In den in der Folge ergangenen Einkommensteuerbescheiden 2012 und 2013 wurden entsprechend den Ergebnissen des Prüfungsverfahrens die Einkünfte aus V+V erhöht.
In einer rechtzeitig dagegen eingebrachten Beschwerde wurde im Wesentlichen ausgeführt, dass "beantragt wird, die Restnutzungsdauer für die vermieteten Gebäudeteile ... entsprechend des im Rahmen der Außenprüfung vorgelegten Gutachtens ... mit 40 Jahren bei Vermietungsbeginn im Jahr 2012 festzusetzen." Im Wesentlichen wurde begründend ausgeführt, dass anlässlich des Beginns der Vermietungstätigkeit 2012 davon ausgegangen wurde, dass die tatsächliche Restnutzungsdauer annähernd der gesetzlichen entsprechen würde, weshalb man den AfA-Satz mit 1,5 % der Bemessungsgrundlage wählte. Da die Finanzverwaltung im Rahmen der Außenprüfung die fiktiven Anschaffungskosten des Mietobjektes in Frage stellte, wurde vom nunmehrigen Bf ein Verkehrswertgutachten in Auftrag gegeben. Nach Erhalt des Gutachtens beantragte man im Zuge der Außenprüfung einen höheren AfA-Satz: Laut könne bei seinerzeitiger Schätzung der betriebsgewöhnlichen Nutzungsdauer, die auf irrtümlichen Sachverhaltsannahmen beruhte und nunmehr eine bessere Einsicht vorliegt, die Änderung der Nutzungsdauer nicht für die Jahre nach der erstmaligen Vermietung, „sondern die Korrektur direkt an der Wurzel 2012 erfolgen“.

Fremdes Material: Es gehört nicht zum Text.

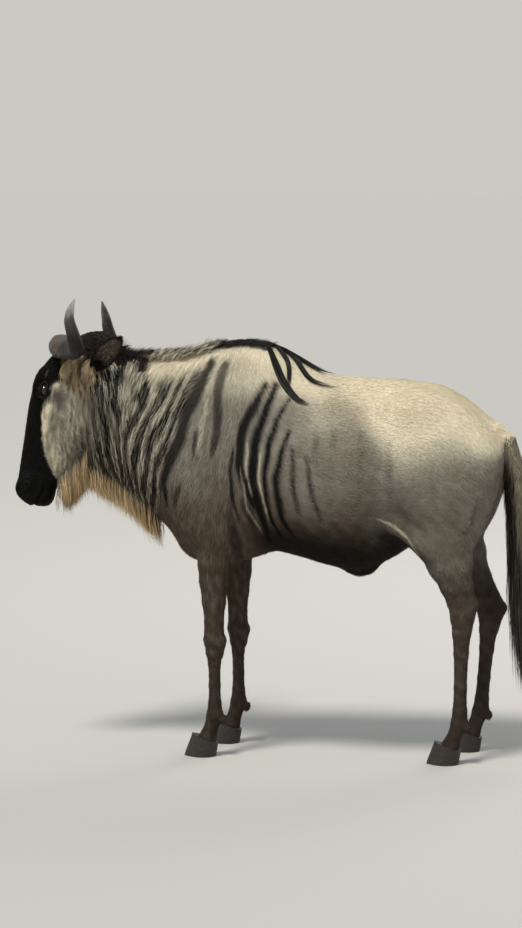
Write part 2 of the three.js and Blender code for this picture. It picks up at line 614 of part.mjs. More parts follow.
// Long locks that lie down the side of the body: each row is a stop, x, y and z, on the left side
const NECK_LOCKS = [
  { width: 24,
    stops: [[-482, -22, 1226], [-476, -58, 1193], [-475, -75, 1154], [-458, -90, 1100], [-440, -98, 1060]] },
  { width: 24,
    stops: [[-436, -16, 1232], [-452, -58, 1180], [-457, -82, 1133], [-446, -92, 1085], [-430, -100, 1045]] },
  { width: 20,
    stops: [[-366, -8, 1238], [-386, -38, 1221], [-386, -66, 1186], [-372, -90, 1130], [-360, -112, 1055]] },
];
const WITHERS_LOCKS = [
  { width: 34,
    stops: [[12, -10, 1281], [50, -58, 1238], [80, -100, 1186], [116, -135, 1144], [190, -166, 1108]] },
  { width: 26,
    stops: [[38, -12, 1275], [88, -52, 1232], [104, -98, 1186], [112, -128, 1152], [150, -150, 1124]] },
  { width: 26,
    stops: [[56, -10, 1268], [110, -34, 1240], [148, -74, 1202], [190, -100, 1174], [284, -116, 1156]] },
  { width: 34,
    stops: [[20, 0, 1281], [74, -6, 1266], [130, -14, 1237], [182, -20, 1208], [232, -38, 1190]] },
];

function longLocks(field, rows) {
  return BOTH.flatMap((side) => rows.map(({ width, stops }) => lock(field,
    stops.map(([x, y, z], i) => [x + (side > 0 ? 7 * i : 0), -side * y, z - (side > 0 ? 3 * i : 0)]),
    { width, thick: 7, clear: 4, steps: 6 })));
}

// Locks that hang: length is how far they drop, and sweep is how far the tip trails
function hangingLock(field, root, down, length, sweep, width) {
  const at = (share) => plus(plus(root, down, length * share), sweep, share * share);
  const facing = [0, Math.sign(root[1]), 0];
  const shape = { steps: 4, clear: 3, sink: 14, width, facing, hangs: true };
  return lock(field, [root, at(0.35), at(0.7), at(1)], shape);
}

// The fringe under the throat, in two close rows
function throatLocks(field, from, to, count) {
  return BOTH.flatMap((side) => spread(from, to, count).map((x, i) => {
    const share = (x - from) / (to - from);
    const root = [x + 5 * side, side * (i % 2 ? 5 : 19), trunkAt.bottom(x) + 6];
    const length = vary(mix(72, 100, Math.sin(Math.PI * Math.min(1, share * 1.15))), 0.12);
    return hangingLock(field, root, [0, 0, -1], length, [20, -side * 3, 0], vary(54, 0.1));
  }));
}

// The chin's beard, in the head's frame
function chinLocks(field, down, from, to, count) {
  return BOTH.flatMap((side) => spread(from, to, count).map((s, i) => {
    const share = (s - from) / (to - from);
    const root = [-s, side * (i % 2 ? 5 : 17), headAt.ventral(s) + 4];
    return hangingLock(field, root, down, vary(mix(96, 62, share), 0.1), [0, -side * 2, 0], vary(40, 0.1));
  }));
}

// Dark hair on the poll, between the horns and the ears
function pollLocks(field, count) {
  return BOTH.flatMap((side) => spread(6, 34, count).map((y) => lock(field, [
    [4, side * y, headAt.dorsal(-4)],
    [30, side * (y + 5), headAt.dorsal(-30) + 4],
    [50, side * (y + 12), headAt.dorsal(-50) - 12],
    [60, side * (y + 18), headAt.dorsal(-60) - 44],
  ], { width: vary(30, 0.1), thick: 6, steps: 4 })));
}

// The tail's hair, in tiers round the dock
const TAIL_TIERS = [
  { z: 860, count: 4, around: 230, length: 330, width: 32, proud: 16, tip: 26 },
  { z: 720, count: 5, around: 360, length: 440, width: 36, proud: 9, tip: 15 },
  { z: 575, count: 4, around: 360, length: 355, width: 36, proud: 3, tip: 5 },
];
const dockX = profile([...DOCK].reverse(), "z", "x");
const dockR = profile([...DOCK].reverse(), "z", "r");

function tierLocks(field, { z, count, around, length, width, proud, tip }) {
  return Array.from({ length: count }, (_, i) => {
    const angle = radians(around) * ((i + 0.5) / count - 0.5);
    const [c, s] = [Math.cos(angle), Math.sin(angle)];
    const drop = Math.min(vary(length, 0.08), z - TASSEL_FOOT.z - 4);
    const at = (share, out) => {
      const level = z - drop * share;
      const middle = level > DOCK_END.z ? dockX(level)
        : mix(DOCK_END.x, TASSEL_FOOT.x, (DOCK_END.z - level) / (DOCK_END.z - TASSEL_FOOT.z));
      return [middle + out * c, out * s, level];
    };
    const r = dockR(z);
    return lock(field, [at(0, r), at(0.3, r + proud), at(0.65, 12 + proud), at(1, vary(tip, 0.3))],
      { width, thick: 9, sink: 6, clear: 3, steps: 4 });
  });
}

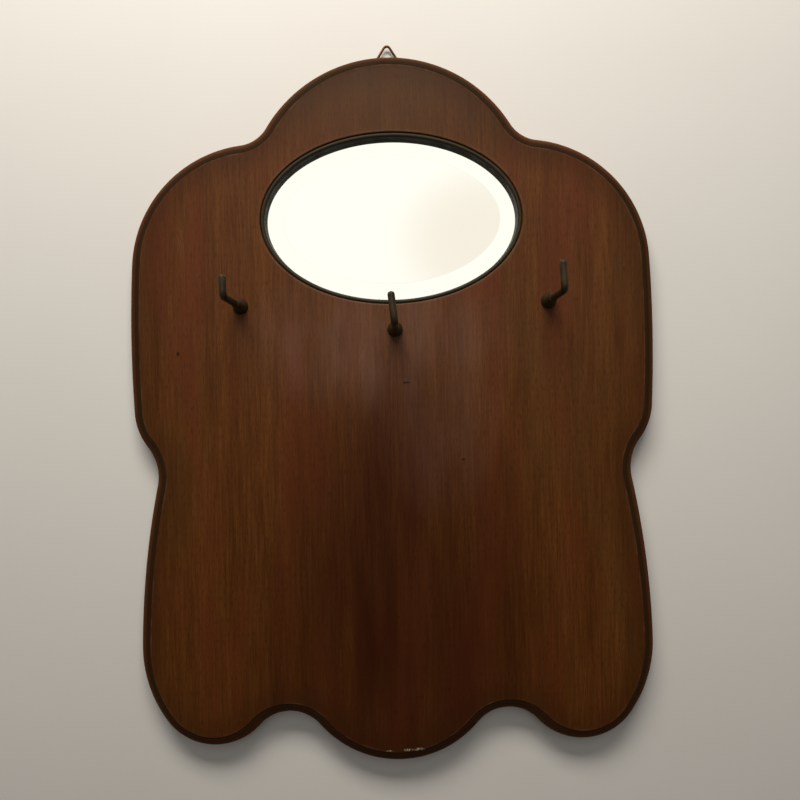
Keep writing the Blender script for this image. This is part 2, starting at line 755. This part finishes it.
def slip_finish():
    """Ebonised wood: a dull brown-black polish, a little dusty and rubbed."""
    finish = Finish("ebonised_wood", Specular_IOR_Level=0.16)
    dust = finish.noise((14, 14, 14), 3.0)
    fine = finish.noise((1.6, 1.6, 5), 2.0)
    colour = finish.ramp(dust, [(0.3, (0.019, 0.014, 0.0066)), (0.6, (0.027, 0.0205, 0.01)),
                                (0.8, (0.038, 0.03, 0.016))])
    colour = finish.mix(finish.between(fine, 0.5, 0.75, 0.0, 0.5), colour, (0.044, 0.028, 0.013))
    return finish.done(colour, finish.between(dust, 0.3, 0.8, 0.48, 0.66), fine, 0.03)


def make_slip():
    """The slip that lines the opening: a ring with straight walls and a rounded nose."""
    inner, outer = -SLIP_W, -BORE_GAP
    nose_r = (outer - inner) / 2
    nose_foot = SLIP_HIGH[2] - nose_r
    nose = [
        (inner + nose_r * (1 - math.cos(a)), nose_foot + nose_r * math.sin(a))
        for a in np.linspace(0, math.pi, 15)
    ]
    profile = [(outer, SLIP_SEAT), (inner, SLIP_SEAT)] + nose
    shell = Shell()
    rings = [oval(grow, level) for grow, level in profile]
    shell.stack(rings + rings[:1])
    make_piece("mirror_slip_black", shell, [slip_finish()], WALL_BODY,
               ["mirror_slip"])


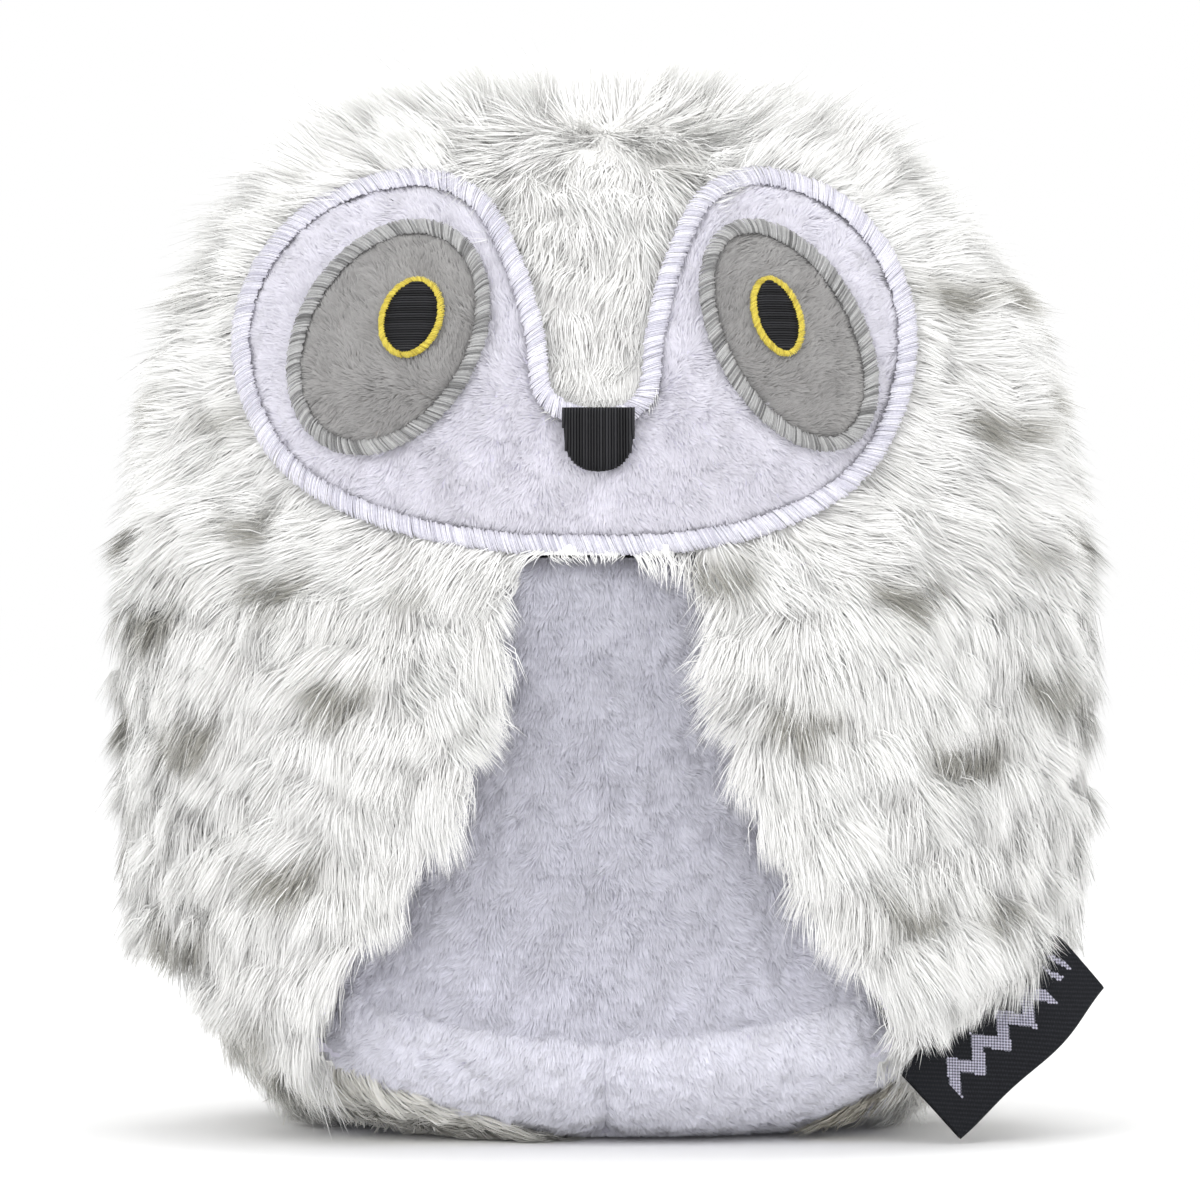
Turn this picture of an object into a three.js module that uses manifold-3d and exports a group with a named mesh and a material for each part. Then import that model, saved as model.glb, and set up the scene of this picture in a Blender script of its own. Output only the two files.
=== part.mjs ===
// A soft snowy-owl pet toy: fur panels, a face disc with embroidered eyes,
// two lined wings, and a squeaker.
// Millimetres, +Z up. The face looks along -Y, and left and right are as seen from the front.
import * as THREE from 'three';
import { mergeVertices } from 'three/addons/utils/BufferGeometryUtils.js';
import Module from 'manifold-3d';

const wasm = await Module();
wasm.setup();
const { Manifold, Mesh } = wasm;

// ---------- driving sizes ----------
const GAP = 0.3; // between neighbours that touch
const FUR = 8; // pile and backing, lightly pressed
const PLUSH = 2.5; // short pile and backing
const REACH = 90; // past every surface of the toy, for cutters

const DEPTH_RATIO = 0.79; // half depth over half width
const ROUNDNESS = 2.3; // exponent of the plan section, where 2 is an ellipse
const Y_SHIFT = 2.7; // puts the origin under the middle of the box

const SIDE_SEAM_Y = 6;
const NECK_Z = 88;
const WING_TOP_Z = 85;

const FACE_X = -1;
const FACE_RIGHT = 0.86; // the right half is sewn further round the curve
const STITCH = 2.9; // width of the face border

const PRESS = 8; // travel of the belly
const SQUEAKER_Z = 50;
const SQUEAKER_R = 16;
const SQUEAKER_FRONT_Y = -24;
const BELLOWS = 14;
const PLATE = 2;

// ---------- solids ----------
const AROUND = 32;
const UPWARD = 20;

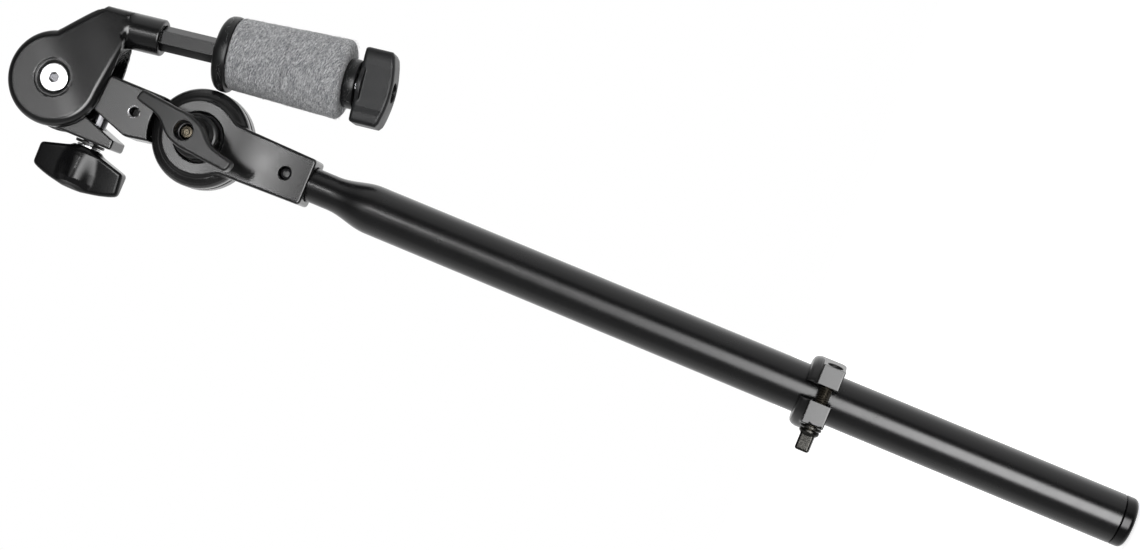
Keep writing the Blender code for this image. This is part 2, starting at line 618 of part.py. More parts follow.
def make_lock_jaw(name, side, lug_low, lug_high, knuckle_gaps, pivot):
    """Half of the collar, +X for side 1 and -X for side -1, with its front lug and hinge knuckles."""
    radius, high = LOCK_RADIUS, LOCK_TOP
    rough = LOCK_BORE - 1
    profile = [(rough, high), (radius - 2.2, high), (radius - 0.8, high - 0.8), (radius, high - 2.6)]
    profile += [(radius, LOCK_BOTTOM + 0.7), (radius - 0.7, LOCK_BOTTOM), (rough, LOCK_BOTTOM)]
    jaw = turned(name, profile, steps=40, ring=True)
    split = 0.45 * side
    lug = soften(box(f"{name}_lug", (lug_low, -19.6, LOCK_BOTTOM), (lug_high, -10.0, LUG_TOP_Z)), 0.6)
    low_x, high_x = min(lug_low, split), max(lug_high, split)
    cheek = box(f"{name}_cheek", (low_x, -14.6, LOCK_BOTTOM + 0.5), (high_x, -9.0, LOCK_TOP - 1.0))
    join(jaw, lug, soften(cheek, 0.8))
    far = -30 * side
    cut(jaw, box(f"{name}_other_half", (min(far, split), -40, 100), (max(far, split), 40, 200)))
    arm = box(f"{name}_hinge_arm", (-3.6, 12.5, LOCK_BOTTOM + 0.2), (3.6, LOCK_HINGE_Y - 0.3, LOCK_TOP - 0.2))
    hinge = (0, LOCK_HINGE_Y, 0)
    barrel = prism(f"{name}_barrel", 3.9, hinge, UP, LOCK_BOTTOM + 0.2, LOCK_TOP - 0.2, sides=20)
    join(jaw, join(arm, barrel))
    cut(jaw, prism(f"{name}_pin_hole", 1.9, hinge, UP, 100, 200, sides=18))
    for low, top in knuckle_gaps:
        cut(jaw, box(f"{name}_gap_at_{low:.0f}", (-5, 11.0, low), (5, 25, top)))
    cut(
        jaw,
        prism(f"{name}_bore", LOCK_BORE, (0, 0, 0), UP, 100, 200, sides=44),
        prism(f"{name}_bolt_hole", 3.5, (0, LOCK_BOLT_Y, LOCK_BOLT_Z), (1, 0, 0), -40, 40, sides=24),
    )
    part(jaw, CAST_BLACK, pivot)


def make_lock(slide_pivot, jaw_pivot, bolt_pivot):
    split_low, split_high = LOCK_BOTTOM + 4.6, LOCK_TOP - 4.6
    gap = GAP / 2
    outer = ((LOCK_BOTTOM - 5, split_low + gap), (split_high - gap, LOCK_TOP + 5))
    inner = ((split_low - gap, split_high + gap),)
    make_lock_jaw("lock_upper_jaw", 1, 4.15, 12.9, outer, slide_pivot)
    make_lock_jaw("lock_lower_jaw", -1, -13.5, -3.4, inner, jaw_pivot)
    pin = prism("lock_hinge_pin", 1.6, (0, LOCK_HINGE_Y, 0), UP, LOCK_BOTTOM - 0.3, LOCK_TOP + 0.3, sides=16)
    part(soften(pin, 0.3, 1), BRIGHT_STEEL, slide_pivot)
    start, axis = (0, LOCK_BOLT_Y, LOCK_BOLT_Z), (-1, 0, 0)
    washer = tube_ring("lock_washer", 4.8, LOCK_BOLT_RADIUS + GAP, 13.8, 15.0, start, axis, steps=28)
    part(washer, BRIGHT_STEEL, bolt_pivot)
    shank = [(0, 17.2), (3.8, 17.2), (4.4, 16.6), (4.4, 15.3), (LOCK_BOLT_RADIUS, 15.3)]
    shank += [(LOCK_BOLT_RADIUS, -11.6), (LOCK_BOLT_RADIUS - 0.7, -12.3), (0, -12.3)]
    bolt = turned("lock_key_bolt", shank, start, axis, steps=24)
    head = prism("key_head", 3.2 * math.sqrt(2), start, axis, 16.0, 25.0, sides=4, spin=math.pi / 4)
    part(join(bolt, soften(head, 0.7)), BRIGHT_STEEL, bolt_pivot)


clear_scene()
PARTS = new_collection("cymbal_boom_arm")
CUTTERS = new_collection("cutters")
joint_axis = pivot_at("boom_joint_axis", (0, 0, JOINT_Z))
lever_axis = pivot_at("lever_axis", (0, -20, JOINT_Z), joint_axis)
tilt_axis = pivot_at("tilter_axis", (0, 0, HUB_Z), joint_axis)
wing_axis = pivot_at("tilt_wing_axis", (-30, 0, TILT_BOLT_Z), joint_axis)
felt_axis = pivot_at("upper_felt_axis", on_post(FELT_JOIN), tilt_axis)
nut_axis = pivot_at("nut_slide_axis", on_post(NUT_BASE), tilt_axis)
nut_turn_axis = pivot_at("nut_turn_axis", on_post(NUT_SHOULDER), nut_axis)
lock_axis = pivot_at("lock_slide_axis", (0, 0, LOCK_BOTTOM))
jaw_axis = pivot_at("lock_hinge_axis", (0, LOCK_HINGE_Y, LOCK_BOTTOM), lock_axis)
key_axis = pivot_at("key_bolt_axis", (0, LOCK_BOLT_Y, LOCK_BOLT_Z), lock_axis)

make_tube()
make_plug()
make_bracket()
make_block(joint_axis)
make_joint_hardware(joint_axis, lever_axis)
make_tilt_bolt(wing_axis, joint_axis)
make_head(tilt_axis)
make_hub_hardware(tilt_axis)
make_post(tilt_axis)
make_felt("lower_felt", CUP_FRONT + GAP, FELT_JOIN - GAP / 2, 17.2, 0.7, tilt_axis)
make_felt("upper_felt", FELT_JOIN + GAP / 2, FELT_TOP, 17.8, 1.0, felt_axis)
make_wing_nut(nut_axis, nut_turn_axis)
make_lock(lock_axis, jaw_axis, key_axis)
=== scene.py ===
import math

import bmesh
import bpy
import numpy as np
from mathutils import Matrix, Vector


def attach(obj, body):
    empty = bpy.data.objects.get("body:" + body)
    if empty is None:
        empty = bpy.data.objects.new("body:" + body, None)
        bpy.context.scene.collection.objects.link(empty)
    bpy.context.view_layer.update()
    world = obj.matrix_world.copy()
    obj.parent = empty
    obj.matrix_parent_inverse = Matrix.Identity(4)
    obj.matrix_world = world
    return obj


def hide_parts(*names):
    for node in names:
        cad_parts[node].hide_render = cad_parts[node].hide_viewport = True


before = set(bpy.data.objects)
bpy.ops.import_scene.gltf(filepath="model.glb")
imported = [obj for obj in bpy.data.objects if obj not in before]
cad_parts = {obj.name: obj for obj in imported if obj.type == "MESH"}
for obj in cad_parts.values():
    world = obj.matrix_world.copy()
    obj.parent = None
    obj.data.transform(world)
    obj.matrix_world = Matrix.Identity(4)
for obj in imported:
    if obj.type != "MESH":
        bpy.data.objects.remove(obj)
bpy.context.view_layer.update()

# Places and sizes in this file are in millimetres, in the CAD's frame, until a mesh is made in metres.
MM = 0.001
TUBE = 11.1
PIN_Z = 395.4
JOINT_Z = 437.7
DISC_GAP = 23.2
JOINT_HOLE = 3.35
HUB_Z = 507.0
TILT_BOLT_Z = HUB_Z - 22.3
POST_START = np.array([35.1, 0.0, 472.8])
POST_LEAN = math.radians(8.6)
POST_AXIS = np.array([math.sin(POST_LEAN), 0.0, -math.cos(POST_LEAN)])
POST_SIDE = np.array([math.cos(POST_LEAN), 0.0, math.sin(POST_LEAN)])
LOCK_BOTTOM = 136.2
LOCK_TOP = 150.6
LOCK_BOLT_Y = -15.6
LOCK_BOLT_Z = 141.1
LOCK_HINGE_Y = 17.6
SHARP = math.radians(38)


# Shapes as signed distances. Each takes arrays of coordinates and gives the distance to its surface, in
# millimetres, negative inside.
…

Die Beschwerde wurde mit BVE abgewiesen. Im Wesentlichen wurde begründend ausgeführt, dass der Steuerpflichtige an den "bei Inbetriebnahme" gewählten AfA-Satz gebunden bleibt und damit das Wahlrecht konsumiert ist. Hinsichtlich des Gutachtens wurde im Wesentlichen ausgeführt, dass es undatiert ist und den Bewertungsstichtag aufweist, wobei die Besichtigung am stattfand. Schäden (auch an der Gebäudesubstanz) wurden nie angeführt. Zur Restnutzungsdauer finde sich nur der Satz: "Die Restnutzungsdauer des Gebäudes ohne wesentliche Sanierungen kann mit maximal 40 Jahren angesetzt werden."

Es wurde rechtzeitig ein Vorlageantrag gestellt.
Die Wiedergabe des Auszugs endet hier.